Return the listing below word for word.

**** INFORMATION SHOWN

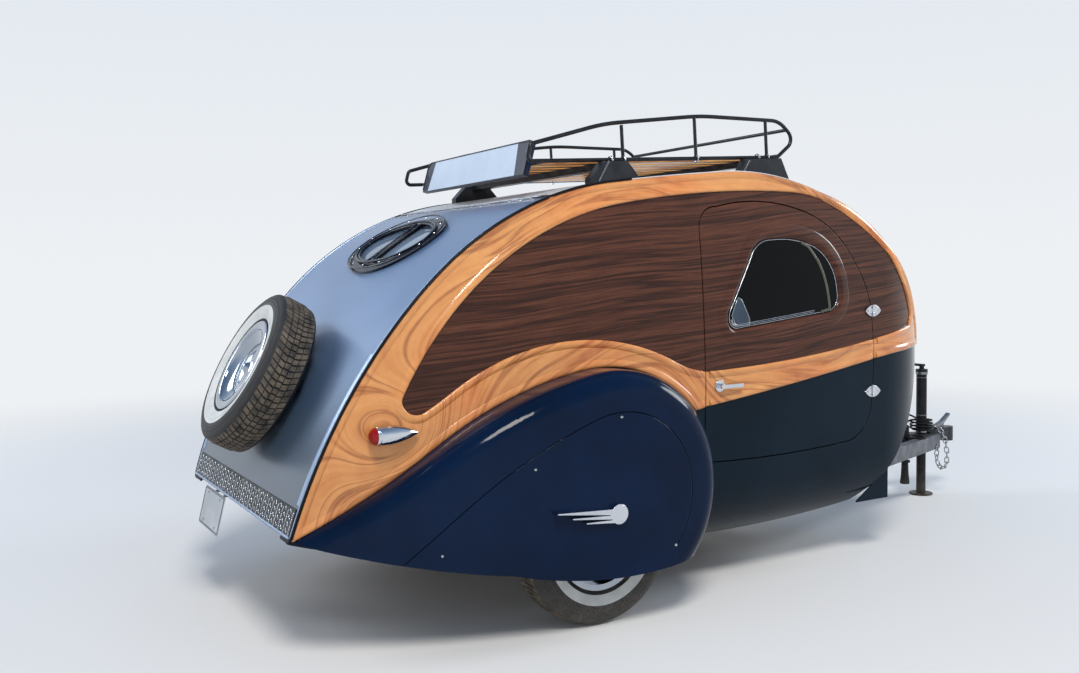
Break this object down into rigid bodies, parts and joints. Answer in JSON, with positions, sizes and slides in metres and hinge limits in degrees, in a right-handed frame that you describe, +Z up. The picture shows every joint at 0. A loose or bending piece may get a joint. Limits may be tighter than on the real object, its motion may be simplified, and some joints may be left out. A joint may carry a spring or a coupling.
{
  "type": "teardrop trailer",
  "caption": "Small two-wheeled teardrop camping trailer with a rear hatch and spare wheel, side doors, fenders with skirts, a roof rack and a tongue with a jack.",
  "frame": {"origin": "on the ground under the middle of the trailer's bounding box", "axes": "+X towards the coupler, the way it is towed; +Y to its left; +Z up"},
  "size_m": [4.1353, 1.928, 1.9054],
  "materials": {
    "walnut": "dark reddish-brown veneer under a high-gloss clear coat",
    "wood_trim": "golden-orange wood with dark flowing grain, high gloss",
    "navy_paint": "deep navy paint, satin gloss",
    "fender_paint": "deep navy paint, high gloss",
    "roof_paint": "pale satin paint",
    "hatch_skin": "satin silver-blue sheet",
    "tread_plate": "raised-bar tread plate",
    "floor_ply": "plywood",
    "underbody_black": "satin black",
    "frame_grey": "weathered light-grey paint",
    "tyre": "rubber with a white sidewall band",
    "rim_chrome": "polished",
    "chrome": "polished",
    "lamp_red": "clear red",
    "window_trim": "black moulded frame",
    "window_glass": "dark tinted",
    "porthole_trim": "dark chrome",
    "carrier_black": "satin black",
    "rack_graphite": "graphite powder coat",
    "slat_wood": "varnished slats",
    "board_paint": "pale blue-grey board, navy ends",
    "plate_paint": "blank white plate",
    "jack_steel": "zinc plated",
    "jack_black": "black",
    "hinge_steel": "satin piano hinge",
    "chain_zinc": "zinc plated",
    "cable_black": "black sheath",
    "plug_black": "black moulded plug"
  },
  "bodies": {
    "root": {"axle": "underbody_black", "cable_coil": "cable_black", "cable_fittings": "jack_steel", "cable_lead": "cable_black", "cable_plug": "plug_black", "chassis": "frame_grey", "coupler": "frame_grey", "coupler_latch": "jack_steel", "fender_skirts": "fender_paint", "fenders": "fender_paint", "floor": "floor_ply", "frame_skirts": "fender_paint", "hatch_hinge_fixed": "hinge_steel", "hinge_fixed_leaves": "chrome", "jack_crank": "jack_black", "jack_tube": "jack_steel", "lamp_lenses": "lamp_red", "lower_panels": "navy_paint", "nose_panel": "navy_paint", "number_plate": "plate_paint", "rack_bars": "rack_graphite", "rack_basket": "rack_graphite", "rack_slats": "slat_wood", "roof_skin": "roof_paint", "safety_chain": "chain_zinc", "sign_board": "board_paint", "skirt_ornaments": "chrome", "tail_lamps": "chrome", "tongue": "frame_grey", "walnut_panels": "walnut", "wheel_tubs": "underbody_black", "wood_frames": "wood_trim"},
    "right_door": {"right_door_fittings": "chrome", "right_door_lower_panel": "navy_paint", "right_door_walnut_panel": "walnut", "right_door_wood_frame": "wood_trim", "right_window_frame": "window_trim", "right_window_pane": "window_glass"},
    "left_door": {"left_door_fittings": "chrome", "left_door_lower_panel": "navy_paint", "left_door_walnut_panel": "walnut", "left_door_wood_frame": "wood_trim", "left_window_frame": "window_trim", "left_window_pane": "window_glass"},
    "hatch": {"hatch": "hatch_skin", "hatch_hinge_moving": "hinge_steel", "porthole_pane": "window_glass", "porthole_ring": "porthole_trim", "spare_cap": "chrome", "spare_carrier": "carrier_black", "spare_rim": "rim_chrome", "spare_tyre": "tyre", "tread_plate": "tread_plate"},
    "right_wheel": {"right_hub_cap": "chrome", "right_rim": "rim_chrome", "right_tyre": "tyre"},
    "left_wheel": {"left_hub_cap": "chrome", "left_rim": "rim_chrome", "left_tyre": "tyre"},
    "jack_leg": {"jack_leg": "jack_steel"}
  },
  "joints": [
    {"name": "right_door_hinge", "type": "hinge", "parent": "root", "child": "right_door", "pos_m": [0.58067, -0.768, 0.9], "axis": [0, 0, 1], "range_deg": [0, 80]},
    {"name": "left_door_hinge", "type": "hinge", "parent": "root", "child": "left_door", "pos_m": [0.58067, 0.768, 0.9], "axis": [0, 0, -1], "range_deg": [0, 80]},
    {"name": "hatch_hinge", "type": "hinge", "parent": "root", "child": "hatch", "pos_m": [-0.99933, 0, 1.5478], "axis": [0, 1, 0], "range_deg": [0, 60]},
    {"name": "right_wheel_spin", "type": "hinge", "parent": "root", "child": "right_wheel", "pos_m": [-0.87733, -0.76, 0.305], "axis": [0, 1, 0], "continuous": true},
    {"name": "left_wheel_spin", "type": "hinge", "parent": "root", "child": "left_wheel", "pos_m": [-0.87733, 0.76, 0.305], "axis": [0, 1, 0], "continuous": true},
    {"name": "jack_slide", "type": "slide", "parent": "root", "child": "jack_leg", "axis": [0, 0, 1], "range_m": [0, 0.2]}
  ]
}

********

SOLVED EXERCISE -
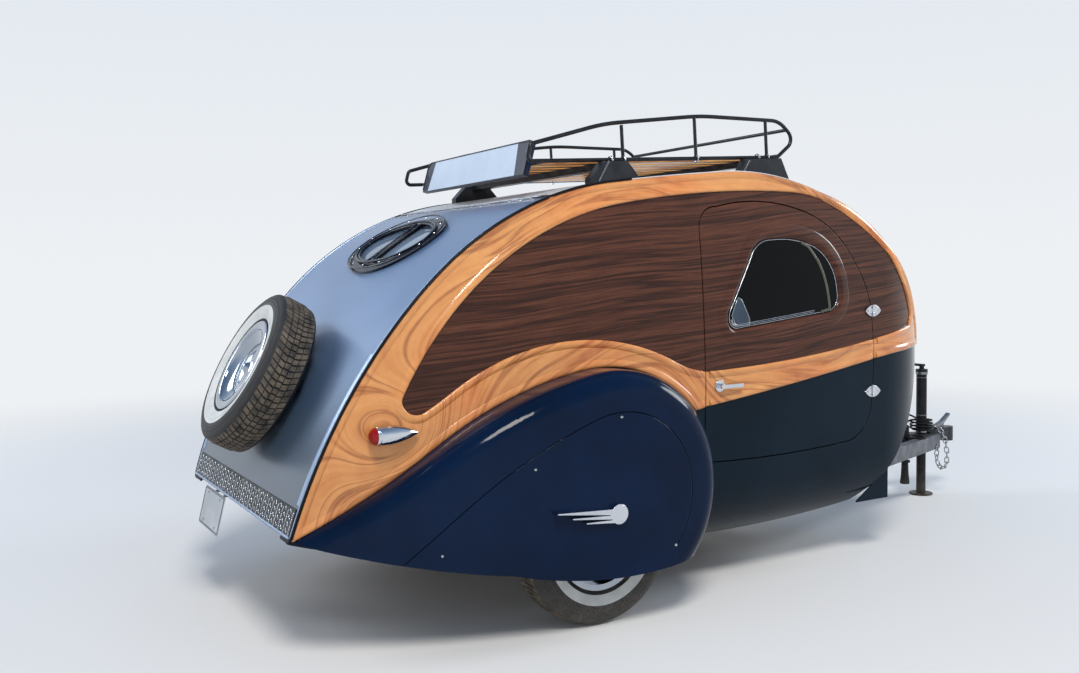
Break this object down into rigid bodies, parts and joints. Answer in JSON, with positions, sizes and slides in metres and hinge limits in degrees, in a right-handed frame that you describe, +Z up. The picture shows every joint at 0. A loose or bending piece may get a joint. Limits may be tighter than on the real object, its motion may be simplified, and some joints may be left out. A joint may carry a spring or a coupling.
{
  "type": "teardrop trailer",
  "caption": "Small two-wheeled teardrop camping trailer with a rear hatch and spare wheel, side doors, fenders with skirts, a roof rack and a tongue with a jack.",
  "frame": {"origin": "on the ground under the middle of the trailer's bounding box", "axes": "+X towards the coupler, the way it is towed; +Y to its left; +Z up"},
  "size_m": [4.1353, 1.928, 1.9054],
  "materials": {
    "walnut": "dark reddish-brown veneer under a high-gloss clear coat",
    "wood_trim": "golden-orange wood with dark flowing grain, high gloss",
    "navy_paint": "deep navy paint, satin gloss",
    "fender_paint": "deep navy paint, high gloss",
    "roof_paint": "pale satin paint",
    "hatch_skin": "satin silver-blue sheet",
    "tread_plate": "raised-bar tread plate",
    "floor_ply": "plywood",
    "underbody_black": "satin black",
    "frame_grey": "weathered light-grey paint",
    "tyre": "rubber with a white sidewall band",
    "rim_chrome": "polished",
    "chrome": "polished",
    "lamp_red": "clear red",
    "window_trim": "black moulded frame",
    "window_glass": "dark tinted",
    "porthole_trim": "dark chrome",
    "carrier_black": "satin black",
    "rack_graphite": "graphite powder coat",
    "slat_wood": "varnished slats",
    "board_paint": "pale blue-grey board, navy ends",
    "plate_paint": "blank white plate",
    "jack_steel": "zinc plated",
    "jack_black": "black",
    "hinge_steel": "satin piano hinge",
    "chain_zinc": "zinc plated",
    "cable_black": "black sheath",
    "plug_black": "black moulded plug"
  },
  "bodies": {
    "root": {"axle": "underbody_black", "cable_coil": "cable_black", "cable_fittings": "jack_steel", "cable_lead": "cable_black", "cable_plug": "plug_black", "chassis": "frame_grey", "coupler": "frame_grey", "coupler_latch": "jack_steel", "fender_skirts": "fender_paint", "fenders": "fender_paint", "floor": "floor_ply", "frame_skirts": "fender_paint", "hatch_hinge_fixed": "hinge_steel", "hinge_fixed_leaves": "chrome", "jack_crank": "jack_black", "jack_tube": "jack_steel", "lamp_lenses": "lamp_red", "lower_panels": "navy_paint", "nose_panel": "navy_paint", "number_plate": "plate_paint", "rack_bars": "rack_graphite", "rack_basket": "rack_graphite", "rack_slats": "slat_wood", "roof_skin": "roof_paint", "safety_chain": "chain_zinc", "sign_board": "board_paint", "skirt_ornaments": "chrome", "tail_lamps": "chrome", "tongue": "frame_grey", "walnut_panels": "walnut", "wheel_tubs": "underbody_black", "wood_frames": "wood_trim"},
    "right_door": {"right_door_fittings": "chrome", "right_door_lower_panel": "navy_paint", "right_door_walnut_panel": "walnut", "right_door_wood_frame": "wood_trim", "right_window_frame": "window_trim", "right_window_pane": "window_glass"},
    "left_door": {"left_door_fittings": "chrome", "left_door_lower_panel": "navy_paint", "left_door_walnut_panel": "walnut", "left_door_wood_frame": "wood_trim", "left_window_frame": "window_trim", "left_window_pane": "window_glass"},
    "hatch": {"hatch": "hatch_skin", "hatch_hinge_moving": "hinge_steel", "porthole_pane": "window_glass", "porthole_ring": "porthole_trim", "spare_cap": "chrome", "spare_carrier": "carrier_black", "spare_rim": "rim_chrome", "spare_tyre": "tyre", "tread_plate": "tread_plate"},
    "right_wheel": {"right_hub_cap": "chrome", "right_rim": "rim_chrome", "right_tyre": "tyre"},
    "left_wheel": {"left_hub_cap": "chrome", "left_rim": "rim_chrome", "left_tyre": "tyre"},
    "jack_leg": {"jack_leg": "jack_steel"}
  },
  "joints": [
    {"name": "right_door_hinge", "type": "hinge", "parent": "root", "child": "right_door", "pos_m": [0.58067, -0.768, 0.9], "axis": [0, 0, 1], "range_deg": [0, 80]},
    {"name": "left_door_hinge", "type": "hinge", "parent": "root", "child": "left_door", "pos_m": [0.58067, 0.768, 0.9], "axis": [0, 0, -1], "range_deg": [0, 80]},
    {"name": "hatch_hinge", "type": "hinge", "parent": "root", "child": "hatch", "pos_m": [-0.99933, 0, 1.5478], "axis": [0, 1, 0], "range_deg": [0, 60]},
    {"name": "right_wheel_spin", "type": "hinge", "parent": "root", "child": "right_wheel", "pos_m": [-0.87733, -0.76, 0.305], "axis": [0, 1, 0], "continuous": true},
    {"name": "left_wheel_spin", "type": "hinge", "parent": "root", "child": "left_wheel", "pos_m": [-0.87733, 0.76, 0.305], "axis": [0, 1, 0], "continuous": true},
    {"name": "jack_slide", "type": "slide", "parent": "root", "child": "jack_leg", "axis": [0, 0, 1], "range_m": [0, 0.2]}
  ]
}